I-Pace marks JLR's emergence as first-rate engineering house

The 432-cell lithium ion battery pack on the I-Pace can be 80 percent recharged in as few as 40 minutes using publicly available 100-kilowatt DC chargers.

We've covered Jaguar Land Rover thoroughly of late, charting its 10-year progress under Tata Motors and in this week's paper, exploring the marketing challenges involved with the introduction of the Jaguar I-Pace, the company's first electric vehicle.

I drove the I-Pace two weeks ago in southern Portugal for around 350 miles over two days, covering virtually every kind of terrain I-Pace buyers are likely to encounter and some they won't.

We drove up and down steep and twisty mountain roads, through a stream, off road, up the side of a mountain on a dusty road and flat out at 125 mph on a race track.

The I-Pace is the most capable vehicle Jaguar has ever engineered and developed -- a brutally fast electric sports car with a crossover body that can haul five people and their gear nearly anywhere they want to go for about as far as you'd want to drive in a day and, of course, without burning fossil fuel.

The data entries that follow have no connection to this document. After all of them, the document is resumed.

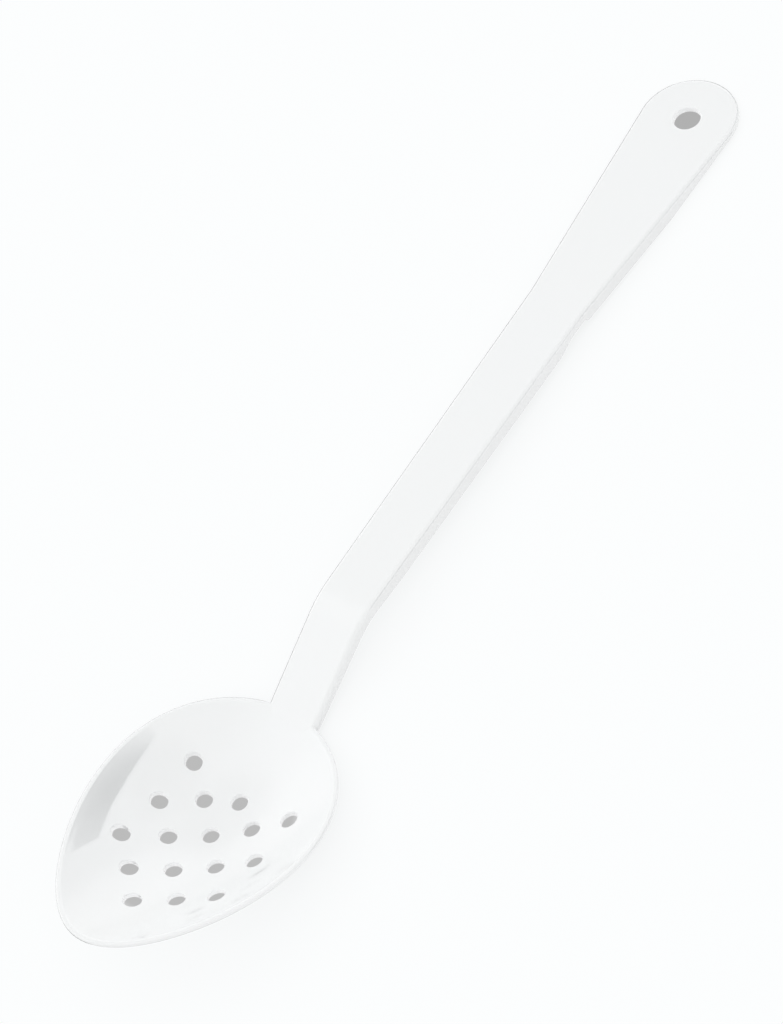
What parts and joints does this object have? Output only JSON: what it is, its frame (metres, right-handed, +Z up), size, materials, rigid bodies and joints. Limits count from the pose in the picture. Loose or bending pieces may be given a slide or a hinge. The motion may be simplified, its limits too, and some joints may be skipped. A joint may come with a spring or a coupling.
{
  "type": "perforated serving spoon",
  "caption": "Moulded white plastic serving spoon with an egg-shaped perforated bowl, a bent channel handle, a pan notch and a hanging hole.",
  "frame": {"origin": "centre of the bounding box's base, on the surface that the spoon lies on: it rests on its bowl and on the handle's round end", "axes": "+X from the bowl's tip to the handle's end, +Y to the left for someone who looks along +X from above, +Z up, out of the bowl"},
  "size_m": [0.3284, 0.0722, 0.0365],
  "materials": {
    "white_plastic": "glossy, smooth moulded"
  },
  "bodies": {
    "root": {"bowl": "white_plastic", "bowl_rim": "white_plastic", "neck_web": "white_plastic", "shank_web": "white_plastic", "grip_web": "white_plastic", "left_flange": "white_plastic", "right_flange": "white_plastic"}
  },
  "joints": []
}
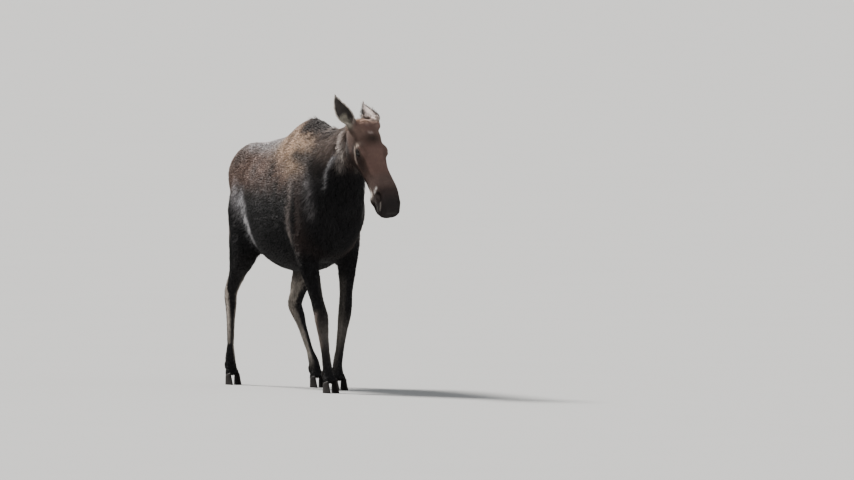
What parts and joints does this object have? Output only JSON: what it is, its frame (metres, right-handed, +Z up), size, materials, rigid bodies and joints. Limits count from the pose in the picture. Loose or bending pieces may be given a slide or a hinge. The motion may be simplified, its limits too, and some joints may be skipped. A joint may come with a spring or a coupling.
{
  "type": "moose model",
  "caption": "Life-size still model of a cow moose walking, its head lowered and turned a little to its left.",
  "frame": {"origin": "on the floor, under the middle of the bounding box", "axes": "+Z up; the animal faces -Y, its left side is at +X"},
  "size_m": [0.5912, 2.357, 1.91],
  "materials": {
    "coat_body": "coarse hair, dark brown, near black below, tan on the hump",
    "coat_neck": "coarse long hair, greyish brown with pale streaks",
    "coat_head": "short reddish brown hair, dark on the muzzle",
    "coat_ear": "short grey-brown hair with pale rims",
    "coat_leg": "short hair, dark in front, greyish tan behind and inside",
    "eye": "wet dark brown eye",
    "hoof": "dark horn"
  },
  "bodies": {
    "root": {"trunk": "coat_body", "neck": "coat_neck", "head": "coat_head", "tail": "coat_body", "ear_left": "coat_ear", "eye_left": "eye", "ear_right": "coat_ear", "eye_right": "eye", "foreleg_left_upper": "coat_leg", "foreleg_left_lower": "coat_leg", "foreleg_left_foot": "coat_leg", "foreleg_left_hoof_inner": "hoof", "foreleg_left_dewclaw_inner": "hoof", "foreleg_left_hoof_outer": "hoof", "foreleg_left_dewclaw_outer": "hoof", "foreleg_right_upper": "coat_leg", "foreleg_right_lower": "coat_leg", "foreleg_right_foot": "coat_leg", "foreleg_right_hoof_inner": "hoof", "foreleg_right_dewclaw_inner": "hoof", "foreleg_right_hoof_outer": "hoof", "foreleg_right_dewclaw_outer": "hoof", "hindleg_left_upper": "coat_leg", "hindleg_left_lower": "coat_leg", "hindleg_left_foot": "coat_leg", "hindleg_left_hoof_inner": "hoof", "hindleg_left_dewclaw_inner": "hoof", "hindleg_left_hoof_outer": "hoof", "hindleg_left_dewclaw_outer": "hoof", "hindleg_right_upper": "coat_leg", "hindleg_right_lower": "coat_leg", "hindleg_right_foot": "coat_leg", "hindleg_right_hoof_inner": "hoof", "hindleg_right_dewclaw_inner": "hoof", "hindleg_right_hoof_outer": "hoof", "hindleg_right_dewclaw_outer": "hoof"}
  },
  "joints": []
}
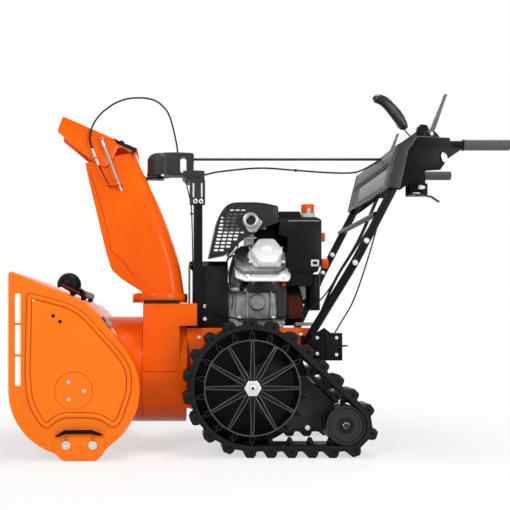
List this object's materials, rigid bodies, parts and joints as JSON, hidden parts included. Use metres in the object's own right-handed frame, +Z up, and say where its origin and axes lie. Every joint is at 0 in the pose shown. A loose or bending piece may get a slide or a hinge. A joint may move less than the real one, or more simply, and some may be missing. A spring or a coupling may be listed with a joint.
{
  "type": "snow blower",
  "caption": "Tracked two-stage snow blower with auger housing, turning chute, engine, rubber tracks and handlebar controls.",
  "frame": {"origin": "on the ground under the middle of the machine's bounding box", "axes": "+X rearward to the operator, +Y to the operator's right, +Z up"},
  "size_m": [1.608, 0.746, 1.2372],
  "materials": {
    "orange_paint": "gloss",
    "black_paint": "satin",
    "black_plastic": "textured",
    "grey_plastic": "satin",
    "grip_rubber": "matte",
    "track_rubber": "matte",
    "cable_jacket": "satin",
    "bright_steel": "zinc plated",
    "machined_steel": "satin",
    "cast_aluminium": "as cast",
    "white_cover": "satin",
    "bronze": "machined",
    "orange_plastic": "gloss"
  },
  "bodies": {
    "chassis": {"auger_housing": "orange_paint", "housing_side_plates": "orange_paint", "scraper_bar": "black_paint", "skid_shoes": "orange_paint", "frame_bolts": "bright_steel", "shaft_bearings": "machined_steel", "auger_gearbox": "black_paint", "belt_cover": "black_paint", "chassis_frame": "orange_paint", "transmission": "cast_aluminium", "engine_block": "cast_aluminium", "valve_cover": "white_cover", "muffler": "cast_aluminium", "muffler_guard": "black_paint", "air_box": "black_plastic", "fuel_tank": "black_plastic", "electric_starter": "black_plastic", "recoil_housing": "black_plastic", "drive_belt": "track_rubber", "handlebar_tubes": "black_paint", "console": "black_plastic", "console_panel": "grey_plastic", "handle_grips": "grip_rubber", "mode_release_box": "black_paint", "rear_bracket": "black_paint", "chute_post": "black_paint", "gear_head": "black_plastic", "clean_out_tool": "black_plastic", "control_cables": "cable_jacket"},
    "auger": {"auger_shaft": "machined_steel", "auger_rakes": "orange_paint", "worm_wheel": "bronze"},
    "impeller": {"impeller_shaft": "machined_steel", "impeller_fan": "orange_paint", "impeller_pulley": "machined_steel"},
    "crank": {"crankshaft": "machined_steel", "engine_pulley": "machined_steel"},
    "left_wheel": {"left_drive_wheel": "black_plastic", "left_axle": "bright_steel"},
    "right_wheel": {"right_drive_wheel": "black_plastic", "right_axle": "bright_steel"},
    "track": {"track_frame": "black_paint", "rubber_tracks": "track_rubber"},
    "left_idler": {"left_idler_wheels": "black_plastic"},
    "right_idler": {"right_idler_wheels": "black_plastic"},
    "chute_body": {"chute": "orange_paint", "deflector_cable": "cable_jacket", "deflector_spring": "bright_steel"},
    "deflector_body": {"deflector": "orange_paint", "deflector_hinge": "track_rubber"},
    "chute_control": {"control_rod": "machined_steel", "joystick": "black_plastic"},
    "trigger": {"joystick_trigger": "grey_plastic"},
    "left_lever": {"left_clutch_lever": "machined_steel"},
    "right_lever": {"right_clutch_lever": "machined_steel"},
    "speed_control": {"speed_lever": "black_plastic"},
    "release_lever": {"mode_release_lever": "bright_steel"},
    "cap": {"fuel_cap": "orange_plastic"},
    "choke": {"choke_knob": "orange_plastic"},
    "throttle": {"throttle_knob": "orange_plastic"}
  },
  "joints": [
    {"name": "impeller_spin", "type": "hinge", "parent": "chassis", "child": "impeller", "pos_m": [-0.4, 0, 0.27], "axis": [1, 0, 0], "continuous": true},
    {"name": "auger_spin", "type": "hinge", "parent": "chassis", "child": "auger", "pos_m": [-0.598, 0, 0.221], "axis": [0, 1, 0], "continuous": true},
    {"name": "crank_spin", "type": "hinge", "parent": "chassis", "child": "crank", "pos_m": [-0.1, 0, 0.52], "axis": [1, 0, 0], "continuous": true},
    {"name": "left_wheel_spin", "type": "hinge", "parent": "chassis", "child": "left_wheel", "pos_m": [-0.031, 0, 0.225], "axis": [0, 1, 0], "continuous": true},
    {"name": "right_wheel_spin", "type": "hinge", "parent": "chassis", "child": "right_wheel", "pos_m": [-0.031, 0, 0.225], "axis": [0, 1, 0], "continuous": true},
    {"name": "track_tilt", "type": "hinge", "parent": "chassis", "child": "track", "pos_m": [-0.031, 0, 0.225], "axis": [0, 1, 0], "range_deg": [-7, 3]},
    {"name": "left_idler_spin", "type": "hinge", "parent": "track", "child": "left_idler", "pos_m": [0.271, 0, 0.104], "axis": [0, 1, 0], "continuous": true},
    {"name": "right_idler_spin", "type": "hinge", "parent": "track", "child": "right_idler", "pos_m": [0.271, 0, 0.104], "axis": [0, 1, 0], "continuous": true},
    {"name": "chute_rotate", "type": "hinge", "parent": "chassis", "child": "chute_body", "pos_m": [-0.33, -0.08, 0.51], "axis": [0, 0, 1], "range_deg": [-95, 95], "deforming": ["deflector_cable"]},
    {"name": "deflector_tilt", "type": "hinge", "parent": "chute_body", "child": "deflector_body", "pos_m": [-0.414, -0.08, 1.027], "axis": [0, 1, 0], "range_deg": [-28, 12], "deforming": ["deflector_spring", "deflector_cable"]},
    {"name": "joystick_swing", "type": "hinge", "parent": "chassis", "child": "chute_control", "pos_m": [0.2, -0.08, 1.004], "axis": [1, 0, 0], "range_deg": [-40, 40]},
    {"name": "trigger_press", "type": "slide", "parent": "chute_control", "child": "trigger", "axis": [0.8729, 0, 0.4879], "range_m": [0, 0.004], "stiffness_N_per_m": 600, "springref_m": -0.002},
    {"name": "left_lever_press", "type": "hinge", "parent": "chassis", "child": "left_lever", "pos_m": [0.548, -0.275, 1.045], "axis": [0, 1, 0], "range_deg": [0, 58], "stiffness_Nm_per_rad": 1.5, "springref_deg": -22.92},
    {"name": "right_lever_press", "type": "hinge", "parent": "chassis", "child": "right_lever", "pos_m": [0.548, 0.275, 1.045], "axis": [0, 1, 0], "range_deg": [0, 58], "stiffness_Nm_per_rad": 1.5, "springref_deg": -22.92},
    {"name": "speed_select", "type": "hinge", "parent": "chassis", "child": "speed_control", "pos_m": [0.585, 0.02, 1], "axis": [0, 1, 0], "range_deg": [-14, 14]},
    {"name": "release_squeeze", "type": "hinge", "parent": "chassis", "child": "release_lever", "pos_m": [0.6, 0, 0.896], "axis": [0, 1, 0], "range_deg": [-16, 0], "stiffness_Nm_per_rad": 0.4, "springref_deg": 28.65},
    {"name": "fuel_cap_turn", "type": "hinge", "parent": "chassis", "child": "cap", "pos_m": [0.194, -0.022, 0.83], "axis": [0, 0, 1], "range_deg": [0, 90]},
    {"name": "choke_turn", "type": "hinge", "parent": "chassis", "child": "choke", "pos_m": [0.22, -0.13, 0.728], "axis": [1, 0, 0], "range_deg": [0, 90]},
    {"name": "throttle_turn", "type": "hinge", "parent": "chassis", "child": "throttle", "pos_m": [0.23, -0.131, 0.638], "axis": [1, 0, 0], "range_deg": [0, 60]}
  ],
  "couplings": [
    {"joint": "auger_spin", "follows": "impeller_spin", "ratio": 0.1},
    {"joint": "crank_spin", "follows": "impeller_spin", "ratio": 2.5882},
    {"joint": "left_idler_spin", "follows": "left_wheel_spin", "ratio": 2.8615},
    {"joint": "right_idler_spin", "follows": "right_wheel_spin", "ratio": 2.8615},
    {"joint": "joystick_swing", "follows": "chute_rotate", "ratio": 0.4}
  ]
}
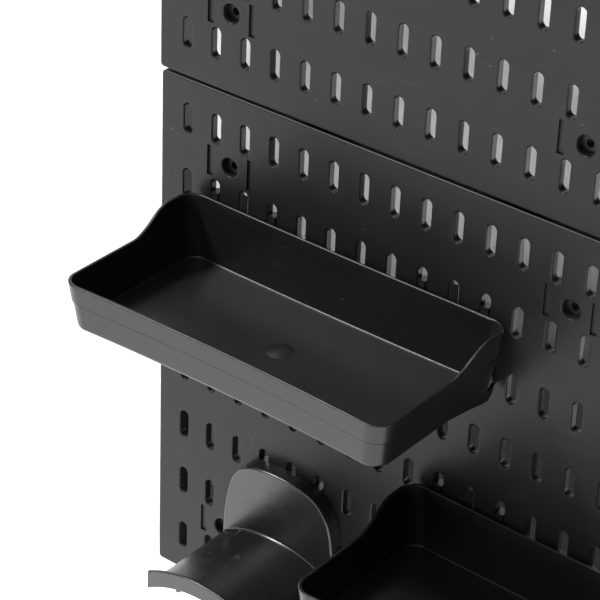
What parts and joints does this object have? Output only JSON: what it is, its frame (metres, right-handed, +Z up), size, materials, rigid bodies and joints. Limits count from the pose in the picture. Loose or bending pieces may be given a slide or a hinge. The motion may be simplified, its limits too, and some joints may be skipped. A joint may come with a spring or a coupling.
{
  "type": "pegboard tool wall",
  "caption": "Slotted plastic pegboard wall block standing off the wall on spacers, with deep open trays and an arched hose hanger that hook into its slots.",
  "frame": {"origin": "middle of the panel block, on the wall plane behind the spacers", "axes": "+X to the right along the wall, +Y into the wall, +Z up"},
  "size_m": [0.7832, 0.1466, 0.808],
  "materials": {
    "panel_plastic": "satin moulded",
    "spacer_plastic": "matte moulded",
    "joiner_plastic": "matte moulded",
    "tray_plastic": "satin moulded",
    "hanger_plastic": "semi-gloss moulded"
  },
  "bodies": {
    "wall": {"panel_lower_left": "panel_plastic", "panel_lower_right": "panel_plastic", "panel_upper_left": "panel_plastic", "panel_upper_right": "panel_plastic", "spacer_lower_left_1": "spacer_plastic", "spacer_lower_left_2": "spacer_plastic", "spacer_lower_left_3": "spacer_plastic", "spacer_lower_left_4": "spacer_plastic", "spacer_lower_right_1": "spacer_plastic", "spacer_lower_right_2": "spacer_plastic", "spacer_lower_right_3": "spacer_plastic", "spacer_lower_right_4": "spacer_plastic", "spacer_upper_left_1": "spacer_plastic", "spacer_upper_left_2": "spacer_plastic", "spacer_upper_left_3": "spacer_plastic", "spacer_upper_left_4": "spacer_plastic", "spacer_upper_right_1": "spacer_plastic", "spacer_upper_right_2": "spacer_plastic", "spacer_upper_right_3": "spacer_plastic", "spacer_upper_right_4": "spacer_plastic", "joiner_lower_1": "joiner_plastic", "joiner_lower_2": "joiner_plastic", "joiner_upper_1": "joiner_plastic", "joiner_upper_2": "joiner_plastic", "joiner_left_1": "joiner_plastic", "joiner_left_2": "joiner_plastic", "joiner_right_1": "joiner_plastic", "joiner_right_2": "joiner_plastic"},
    "tray_upper": {"tray_upper": "tray_plastic"},
    "tray_lower": {"tray_lower": "tray_plastic"},
    "hose_hanger": {"hose_hanger": "hanger_plastic"}
  },
  "joints": [
    {"name": "tray_upper_lift", "type": "slide", "parent": "wall", "child": "tray_upper", "axis": [0, -0.7071, 0.7071], "range_m": [0, 0.06]},
    {"name": "tray_lower_lift", "type": "slide", "parent": "wall", "child": "tray_lower", "axis": [0, -0.7071, 0.7071], "range_m": [0, 0.06]},
    {"name": "hose_hanger_lift", "type": "slide", "parent": "wall", "child": "hose_hanger", "axis": [0, -0.7071, 0.7071], "range_m": [0, 0.06]}
  ]
}
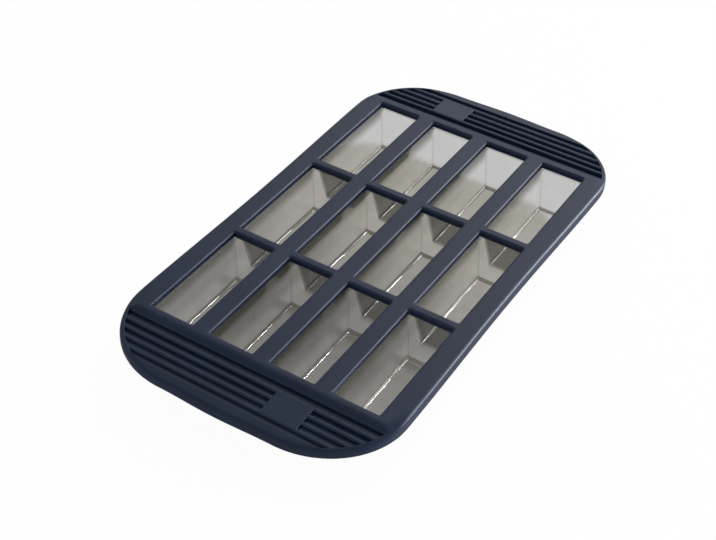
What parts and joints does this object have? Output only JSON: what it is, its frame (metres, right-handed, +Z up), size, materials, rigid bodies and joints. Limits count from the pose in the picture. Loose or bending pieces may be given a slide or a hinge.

But here's the bigger picture: The I-Pace marks JLR's arrival as a first-rate engineering organization.

With JLR's powerful and efficient Ingenium engines and recent vehicles such as the Jaguar F-Type sports car, XE SV Project 8 performance sedan and Range Rover Velar, JLR is flexing some mighty engineering muscles.

But the I-Pace is an Olympic gold medal performance. The creativity in engineering on the I-Pace is impressive.

For instance:

  • The driver can set the vehicle to maintain the optimum battery pack temperature while the I-Pace is plugged in. That helps improve range.
  • Another range-improving feature is the air conditioning system that senses the number of passengers and adjusts the AC so that cold air is not directed to empty seats.
  • At low speeds, just one electric motor drives the vehicle.
  • Setting the regenerative braking to high enables one-pedal driving, which means when the driver lets off the accelerator, the regenerative brakes will bring the vehicle to a stop. Several reporters on my Portugal trip praised the feature.
  • The 432-cell lithium ion battery pack can be 80 percent recharged in as few as 40 minutes using publicly available 100-kilowatt DC chargers. Using a standard 220-volt wall charger takes 10 hours, or a typical overnight, to recharge to 80 percent.

In the 10 years since Tata Motors acquired Jaguar and Land Rover, JLR's growth has been fueled by a combination of management systems and processes put in place by previous owners Ford and BMW, funding -- without interference -- from Tata and at least one other thing: engineering talent. In the past few years, JLR has successfully, and somewhat quietly, recruited some of Europe's best engineers to work on future Jaguar and Land Rover vehicles.

JLR may be small compared with Mercedes-Benz, BMW and Audi, but that is an advantage. One reason JLR's global sales have grown from 186,590 in 2008 to 625,109 last year is because it has very quickly rolled out new nameplates on new platforms. The I-Pace is the latest example. It took four years to go from a clean sheet design to the showroom -- perhaps a record for an EV. And JLR designed its motors in-house. All this growth has been noticed by engineers at competitors, who might spend years toiling away designing head gaskets or door handles before they get to lead development on a major system on an important vehicle.

The seeds planted by Al Kammerer, Bob Joyce, Richard Parry-Jones, Wolfgang Ziebart and dozens of other engineering executives who played keys roles in JLR's success are blooming. Despite the political uncertainty with Brexit and potential tariffs, JLR's product development process has proved to be fast, nimble and, more importantly, creative. That's a huge asset in a fast-changing world.

We don't know how well the I-Pace will sell. The reviews have been positive but EV demand is still small. Buyers will need to be convinced. JLR's managers are taking the conservative route, targeting markets such as California, where they believe as much as 25 percent of the vehicle's total global output could be sold.

Dealers feel they have a hit on their hands. In fact, they are telling JLR to order as many I-Paces for the U.S. as the factory can produce, Andy Vine, chairman of the Jaguar Land Rover Retailer Cabinet, told me.

"The I-Pace tells the public this is really the beginning of the modern Jaguar brand. Everyone is excited," said Vine. He expects a fast start for the vehicle. At his store, Jaguar Louisville in Kentucky, Vine said he has sold half of the I-Pace allotment he will receive this year. "We will take all we can get," he said.

JLR doesn't plan to target Tesla in its marketing, although the Model X is the I-Pace's natural competitor. In fact, things could get interesting for Tesla. Not long after the I-Pace arrives in late August, Audi will launch the e-tron and Porsche will introduce the Taycan into the luxury EV utility market.

For Tesla CEO Elon Musk, who is trying to make his company profitable and become airborne before the competition arrives, the runway is about to get a lot shorter.